To demonstrate the complete Bell-state analysis, we consider that the initial Bell-state is |Φ⁺〉 and the ancillary photon is H polarized. The protocol starts by applying the Hadamard transformation on the target bit as shown in Fig. 8. The input state |Ψ〉_in of the system transforms as

$$\begin{array}{ccc}|{{\rm{\Psi }}}_{{\rm{i}}{\rm{n}}}\rangle & = & |{\rm{H}}\rangle \otimes \frac{1}{\sqrt{2}}{({|0\rangle }_{{\rm{C}}}{|0\rangle }_{{\rm{T}}}+|1\rangle }_{{\rm{C}}}|1{\rangle }_{{\rm{T}}})\\ & \,\mathop{\to }\limits^{{\mathscr{H}}} & |{\rm{H}}\rangle \otimes \frac{1}{2}\mathop{\underbrace{{({|0\rangle }_{{\rm{C}}}{|0\rangle }_{{\rm{T}}}+{|0\rangle }_{{\rm{C}}}|1\rangle }_{{\rm{T}}}+|1{\rangle }_{{\rm{C}}}{|0\rangle }_{{\rm{T}}}}}\limits_{{\rm{b}}{\rm{l}}{\rm{o}}{\rm{c}}{\rm{k}}}-\mathop{\underbrace{|1{\rangle }_{{\rm{C}}}|1{\rangle }_{{\rm{T}}})}}\limits_{{\rm{p}}{\rm{a}}{\rm{s}}{\rm{s}}},\end{array}$$

(31)

where |0〉_x shows the presence of the particle(s) and |1〉_x shows the absence of the particle(s); and x ∈ {C, T}. The ancillary photon undergoes π rotation only for |1〉_C|1〉_T state.

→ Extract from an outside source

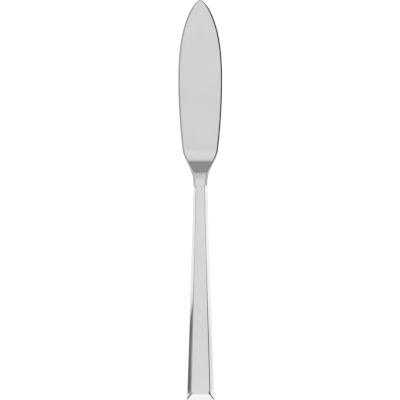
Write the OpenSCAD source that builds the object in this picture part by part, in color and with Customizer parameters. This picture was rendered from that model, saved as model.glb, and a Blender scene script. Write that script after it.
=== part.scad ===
// A fish knife: a forged leaf blade held in a hollow, faceted handle of two pressed shells.
// It lies on the flat lower face of the handle. +Z is up, the tip points along +Y, and the
// origin is on the table under the middle of the knife's length.
// Every shape is first made along +Y from the handle's end, about the knife's own mid-plane.

/* [Overall] */
// Length from the handle's end to the blade's tip
overall_l = 208; // [200:1:220]

/* [Handle] */
// Length of the hollow handle, from its end to its mouth
handle_l = 111; // [104:1:118]
// Width across the handle's end
handle_end_w = 14.4; // [12.5:0.1:16]
// Width across the handle just behind its mouth
handle_neck_w = 7.85; // [7.2:0.05:8.6]
// Thickness of the handle at its end
handle_end_t = 6.1; // [5.6:0.1:7]
// Thickness of the handle at its mouth
handle_mouth_t = 4.9; // [4.6:0.1:5.4]
// Distance from the end at which the taper runs out
taper_l = 98.6; // [88:0.2:99]
// Length of the gentle curve before and after that place
taper_blend_l = 12; // [5:1:12]
// How much the outline draws in at the mouth
mouth_draw = 0.4; // [0:0.05:0.5]
// Length over which it draws in
mouth_draw_l = 8; // [4:0.5:10]

/* [Facets] */
// Width of the long chamfers at the handle's end, seen from above
chamfer_end_w = 2.15; // [1.6:0.05:2.4]
// Width of the long chamfers at the mouth and neck, seen from above
chamfer_neck_w = 1.5; // [1.2:0.05:1.7]
// Angle of the long chamfers below the flat faces
chamfer_a = 41; // [34:1:48]
// Length of the bevel across the handle's end, seen from above
end_bevel_l = 3; // [2.4:0.1:4.5]

/* [Shells] */
// Wall of the two pressed shells
shell_wall = 0.8; // [0.5:0.05:1]

/* [Neck] */
// How far the neck lies inside the rim of the handle's mouth
neck_step = 0.12; // [0.05:0.01:0.3]
// Length of the neck between the mouth and the foot of the shoulder
neck_l = 6.6; // [5:0.1:9]
// Length of the sloping shoulder between the neck and the blade
shoulder_l = 6.4; // [5:0.1:8]
// Rounding of the shoulder's upper edge, as a height
shoulder_round = 0.12; // [0.04:0.01:0.25]

/* [Blade] */
// Width of the blade at its widest place
blade_w = 22.9; // [20:0.1:25]
// Width of the blade at its heel corners
heel_w = 17.9; // [16:0.1:19]
// Distance from the mouth at which the sides start to flare
flare_start_l = 5.6; // [4.5:0.1:7]
// Angle at which the sides flare from the neck to the heel
flare_a = 25.5; // [23:0.5:32]
// Length of the curve from the neck into the flare, before and after its start
flare_blend_l = 4; // [2.5:0.5:4.5]
// Length of the curve round each heel corner, before and after it
heel_blend_l = 2.6; // [0.5:0.1:3]
// Length of the nose, from the widest place to the tip
nose_l = 41.5; // [36:0.5:50]
// Thickness of the blade at the foot of its shoulder
blade_heel_t = 1.7; // [1.4:0.1:2.2]
// Thickness of the blade at its tip
blade_tip_t = 1; // [0.9:0.05:1.3]
// Thickness of the blade's softened edge
edge_t = 0.7; // [0.5:0.05:0.8]
// Width of the bevel along the edge, seen from above
edge_bevel_w = 0.5; // [0.3:0.05:0.8]

/* [Tang] */
// Length of the tang, from the handle's mouth
tang_l = 58; // [40:1:80]
// Width of the tang
tang_w = 3.6; // [3:0.1:4.2]
// Thickness of the tang
tang_t = 2; // [1.6:0.1:2.4]
// Length of the spigot that centres the neck in the mouth
spigot_l = 5; // [3:0.5:8]
// Radius of the keying notches in the tang's sides
notch_r = 0.7; // [0.4:0.05:1]

/* [Clearances] */
// Gap between the handle's rim and the neck's end face
joint_gap = 0.05; // [0.02:0.01:0.15]
// Gap round the spigot in the mouth
spigot_gap = 0.06; // [0.02:0.01:0.15]
// Gap round the filler
filler_gap = 0.04; // [0.02:0.01:0.1]

/* [Hidden] */

// Exponents of the nose's outline: how full its sides are, and how round its tip is
nose_side_share = 2.37;
nose_tip_share = 0.668;
// Places of the tang's notches along its length, from the mouth
notch_shares = [0.4, 0.62, 0.84];
// Most of the half width that the edge bevel may take near the tip
tip_bevel_share = 0.5;
// Stations on the curved stretches
taper_steps = 24;
neck_steps = 33;
heel_steps = 12;
belly_steps = 24;
nose_steps = 44;
// Resolution of the tang's round end and notches
round_fn = 32;
// Overrun of every cut
cut_over = 1;

face_slope = (handle_end_t - handle_mouth_t) / 2 / handle_l;
tilt = atan(face_slope);
taper_start_y = taper_l - taper_blend_l;
end_bevel_a = atan((half_t(end_bevel_l) - side_t(0)) / end_bevel_l);
neck_end_y = handle_l + neck_l;
blade_y = neck_end_y + shoulder_l;
flare_y = handle_l + flare_start_l;
widest_y = overall_l - nose_l;
heel_y = flare_y + (heel_w - neck_w()) / 2 / tan(flare_a);
belly_l = widest_y - heel_y;

// Positive part of d, with a parabola over the stretch b before and after zero
function ramp(d, b) = d <= -b ? 0 : d >= b ? d : pow(d + b, 2) / (4 * b);
// Smaller of two values, rounded where they cross
function soft_min(a, b, round) = a - ramp(a - b, round);

// Share of the handle's taper that is left at y: 1 at its end, 0 at its neck
function taper_at(y) = ramp(taper_l - y, taper_blend_l) / ramp(taper_l, taper_blend_l);
// Half width of the handle
function draw_at(y) = mouth_draw * pow(max(y - handle_l + mouth_draw_l, 0) / mouth_draw_l, 2);
function half_w(y) =
    (handle_neck_w + (handle_end_w - handle_neck_w) * taper_at(y) - draw_at(y)) / 2;
// Half thickness of the handle: its two broad faces are flat
function half_t(y) = handle_end_t / 2 - face_slope * y;
// Width of the long chamfers
function chamfer_w(y) = chamfer_neck_w + (chamfer_end_w - chamfer_neck_w) * taper_at(y);
// Half thickness of the side wall below the chamfer
function side_t(y) = half_t(y) - chamfer_w(y) * tan(chamfer_a);

// A cross-section is [y, half width, half width of the flat face, half thickness, half side].
// This one is the handle's, with all its walls moved in by inset.
function handle_section(y, inset) = [
    y,
    half_w(y) - inset,
    half_w(y) - chamfer_w(y) - inset * tan(chamfer_a / 2),
    half_t(y) - inset,
    side_t(y) - inset * tan(45 - chamfer_a / 2)
];
function neck_section() = handle_section(handle_l, neck_step);
function neck_w() = 2 * neck_section()[1];

// Distance past the heel corner, rounded at the corner
function past_heel(y) = ramp(y - heel_y, min(heel_blend_l, belly_l));
// Half width of the neck, the straight flare and the belly, a parabola up to the widest place
function belly_half(y) =
    neck_w() / 2
    + tan(flare_a) * (ramp(y - flare_y, flare_blend_l) - past_heel(y))
    + (blade_w - heel_w) / 2 * (1 - pow(1 - past_heel(y) / belly_l, 2));
// Half width of the nose, u being the share of its length that is left to the tip
function nose_half(u) = blade_w / 2 * pow(1 - pow(1 - u, nose_side_share), nose_tip_share);
function blade_half(y) =
    y < widest_y ? belly_half(y) : nose_half((overall_l - y) / nose_l);

// Half thickness: flat on the neck, sloping at the shoulder, thinning evenly to the tip
function blade_flat(y) =
    (blade_heel_t + (blade_tip_t - blade_heel_t) * (y - blade_y) / (overall_l - blade_y)) / 2;
function shoulder_flat(y) =
    blade_flat(blade_y) + (neck_section()[3] - blade_flat(blade_y)) * (blade_y - y) / shoulder_l;
function blade_half_t(y) =
    y < blade_y ? soft_min(neck_section()[3], shoulder_flat(y), shoulder_round) : blade_flat(y);

// Share of the shoulder that is left at y: 1 on the neck, 0 on the blade
function shoulder_at(y) = min(max((blade_y - y) / shoulder_l, 0), 1);
function blade_side(y) = edge_t / 2 + (neck_section()[4] - edge_t / 2) * shoulder_at(y);
function blade_bevel(y) =
    min(
        edge_bevel_w + (neck_section()[1] - neck_section()[2] - edge_bevel_w) * shoulder_at(y),
        blade_half(y) * tip_bevel_share
    );
function blade_section(y) = [
    y,
    blade_half(y),
    blade_half(y) - blade_bevel(y),
    blade_half_t(y),
    blade_side(y)
];

// Evenly spaced values from a to b, both included
function steps(a, b, count) = [for (i = [0 : count]) a + (b - a) * i / count];
function but_last(list) = [for (i = [0 : len(list) - 2]) list[i]];
// Belly stations crowd towards the heel corners
function belly_stations() = [
    for (i = [0 : belly_steps - 1]) heel_y + belly_l * pow(i / belly_steps, 2)
];
// Nose stations crowd towards the tip, and the last one leaves a point too small to see
function nose_stations() = [
    for (i = [0 : nose_steps]) overall_l - nose_l * pow(1 - i / (nose_steps + 1), 3)
];
side_stations = concat(but_last(steps(blade_y, heel_y, heel_steps)), belly_stations());
blade_stations = concat(
    steps(handle_l + joint_gap, blade_y, neck_steps),
    [for (y = side_stations) if (y > blade_y) y],
    nose_stations()
);

// Eight corners of a cross-section, clockwise from the upper right ridge, looking to the tip
function corners(s) = [
    [s[2], s[0], s[3]],
    [s[1], s[0], s[4]],
    [s[1], s[0], -s[4]],
    [s[2], s[0], -s[3]],
    [-s[2], s[0], -s[3]],
    [-s[1], s[0], -s[4]],
    [-s[1], s[0], s[4]],
    [-s[2], s[0], s[3]]
];

// A solid skin over a list of cross-sections
module loft(sections) {
    sides = len(corners(sections[0]));
    last = len(sections) - 1;
    polyhedron(
        points = [for (s = sections) each corners(s)],
        faces = concat(
            [[for (k = [0 : sides - 1]) k]],
            [
                for (i = [0 : last - 1], k = [0 : sides - 1])
                    let (a = i * sides, b = a + sides, n = (k + 1) % sides)
                    each [[a + k, b + n, a + n], [a + k, b + k, b + n]]
            ],
            [[for (k = [sides - 1 : -1 : 0]) last * sides + k]]
        )
    );
}

// Handle from y = 0 to end_y with its walls moved in by inset, before its end is bevelled
module handle_bar(inset, end_y) {
    ys = concat([0], steps(taper_start_y, end_y, taper_steps));
    loft([for (y = ys) handle_section(y, inset)]);
}

// Side view of the handle's bevelled end, moved in by inset, on both sides of the mid-plane
module end_profile(inset, end_y) {
    low_z = side_t(0) - inset * tan(45 - end_bevel_a / 2);
    high_y = end_bevel_l + inset * tan(end_bevel_a / 2) + cut_over / tan(end_bevel_a);
    high_z = half_t(end_bevel_l) - inset + cut_over;
    upper = [[inset, low_z], [high_y, high_z], [end_y, high_z]];
    lower = [[end_y, -high_z], [high_y, -high_z], [inset, -low_z]];
    rotate([90, 0, 90])
        linear_extrude(height = handle_end_w + 2 * cut_over, center = true)
            polygon(concat(upper, lower));
}

module handle_body(inset, end_y) {
    intersection() {
        handle_bar(inset, end_y);
        end_profile(inset, end_y + cut_over);
    }
}

// Hollow handle above the mid-plane
module shell() {
    intersection() {
        difference() {
            handle_body(0, handle_l);
            handle_body(shell_wall, handle_l + cut_over);
        }
        translate([-handle_end_w, -cut_over, 0])
            cube([2 * handle_end_w, handle_l + 2 * cut_over, handle_end_t]);
    }
}

// Bar with a round end and notched sides, which the filler keys into, grown by a gap
module tang(gap) {
    tang_end_y = handle_l - tang_l + tang_w / 2;
    linear_extrude(height = tang_t + 2 * gap, center = true)
        difference() {
            union() {
                translate([-tang_w / 2 - gap, tang_end_y])
                    square([tang_w + 2 * gap, handle_l + joint_gap - tang_end_y + cut_over]);
                translate([0, tang_end_y])
                    circle(r = tang_w / 2 + gap, $fn = round_fn);
            }
            for (share = notch_shares, side = [-1, 1])
                translate([side * tang_w / 2, handle_l - tang_l * share])
                    circle(r = notch_r - gap, $fn = round_fn);
        }
}

// Plug of the mouth's inner shape, reaching a little way into the neck
module spigot() {
    ys = steps(handle_l - spigot_l, handle_l + cut_over, taper_steps);
    loft([for (y = ys) handle_section(y, shell_wall + spigot_gap)]);
}

// Lays the knife on the flat lower face of its handle
module lie_flat() {
    translate([0, -overall_l / 2, handle_end_t / 2 * cos(tilt)])
        rotate([-tilt, 0, 0])
            children();
}

module blade() {
    color("gainsboro")
        lie_flat()
            union() {
                loft([for (y = blade_stations) blade_section(y)]);
                spigot();
                tang(0);
            }
}

module handle_front_shell() {
    color("silver")
        lie_flat()
            shell();
}

module handle_back_shell() {
    color("lightgray")
        lie_flat()
            mirror([0, 0, 1])
                shell();
}

module handle_filler() {
    color("tan")
        lie_flat()
            difference() {
                handle_body(shell_wall + filler_gap, handle_l - spigot_l - filler_gap);
                tang(filler_gap);
            }
}

blade();
handle_front_shell();
handle_back_shell();
handle_filler();
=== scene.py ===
"""A table fish knife: leaf blade, neck, tang and the two pressed shells of a hollow handle.

The file is laid out as an add-on. Every shape is first worked out along +Y from the handle's end,
about the knife's own mid-plane, and is then laid on the flat lower face of the handle.
"""

import math

import bmesh
import bpy
import numpy as np
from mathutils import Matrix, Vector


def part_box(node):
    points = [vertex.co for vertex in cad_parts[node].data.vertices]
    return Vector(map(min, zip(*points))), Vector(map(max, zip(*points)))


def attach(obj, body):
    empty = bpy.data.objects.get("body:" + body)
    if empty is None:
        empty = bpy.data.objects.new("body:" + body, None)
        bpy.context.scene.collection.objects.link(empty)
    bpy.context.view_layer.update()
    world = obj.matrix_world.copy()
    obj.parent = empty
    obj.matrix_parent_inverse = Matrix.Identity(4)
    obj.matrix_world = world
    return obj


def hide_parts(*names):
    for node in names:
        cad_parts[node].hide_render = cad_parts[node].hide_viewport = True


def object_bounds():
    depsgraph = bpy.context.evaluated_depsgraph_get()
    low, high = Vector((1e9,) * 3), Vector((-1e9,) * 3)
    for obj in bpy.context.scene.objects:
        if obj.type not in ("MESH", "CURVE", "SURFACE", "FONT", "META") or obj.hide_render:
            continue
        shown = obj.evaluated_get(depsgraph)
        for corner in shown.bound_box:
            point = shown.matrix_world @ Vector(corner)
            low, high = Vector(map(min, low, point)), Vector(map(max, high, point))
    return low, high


bl_info = {
    "name": "Fish knife",
    "version": (1, 0, 0),
    "blender": (4, 5, 0),
    "location": "3D View > Sidebar > Fish knife",
    "description": "Builds a fish knife with a hollow handle, its finishes and a plain studio",
    "category": "Add Mesh",
}

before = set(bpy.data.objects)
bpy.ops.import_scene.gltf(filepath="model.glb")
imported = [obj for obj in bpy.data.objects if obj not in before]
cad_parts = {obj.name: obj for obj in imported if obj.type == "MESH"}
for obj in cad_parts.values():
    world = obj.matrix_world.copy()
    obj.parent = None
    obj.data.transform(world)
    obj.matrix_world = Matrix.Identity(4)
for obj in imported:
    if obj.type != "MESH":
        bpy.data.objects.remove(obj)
CAD_LOW, CAD_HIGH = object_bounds()
SHELL_LOW, SHELL_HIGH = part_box("handle_front_shell")
BLADE_LOW, BLADE_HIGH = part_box("blade")

MM = 0.001
DEGREE = math.pi / 180
# Points closer than this are one point
MERGE_DISTANCE = 0.0005 * MM
# Takes the place of zero where something is divided by it
TINY = 1e-9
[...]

To discriminate between the orthonormal Bell states, the ancillary photon need not to be absorbed by the entangled particle(s). In case the ancillary photon is absorbed by the entangled particle(s), the Bell states transform into a set of four non-orthogonal bipartite states as:

$$|{{\rm{\Phi }}}^{\pm }\rangle \to \frac{1}{\sqrt{3}}({|0\rangle }_{{\rm{C}}}{|0\rangle }_{{\rm{T}}}+{|0\rangle }_{{\rm{C}}}{|1\rangle }_{{\rm{T}}}\pm {|1\rangle }_{{\rm{C}}}{|0\rangle }_{{\rm{T}}}),$$

(32)

$$|{{\rm{\Psi }}}^{\pm }\rangle \to \frac{1}{\sqrt{3}}({|0\rangle }_{{\rm{C}}}{|0\rangle }_{{\rm{T}}}-{|0\rangle }_{{\rm{C}}}{|1\rangle }_{{\rm{T}}}\pm {|1\rangle }_{{\rm{C}}}{|0\rangle }_{{\rm{T}}}).$$

(33)

Using the fact from (31) that the probability that the QZ gate is in blocking state is equal to 3/4 (same for all Bell states), we can obtain the nonabsorbing probability (5) and the throughput efficiency (6) for the QZ Bell-state analyzer.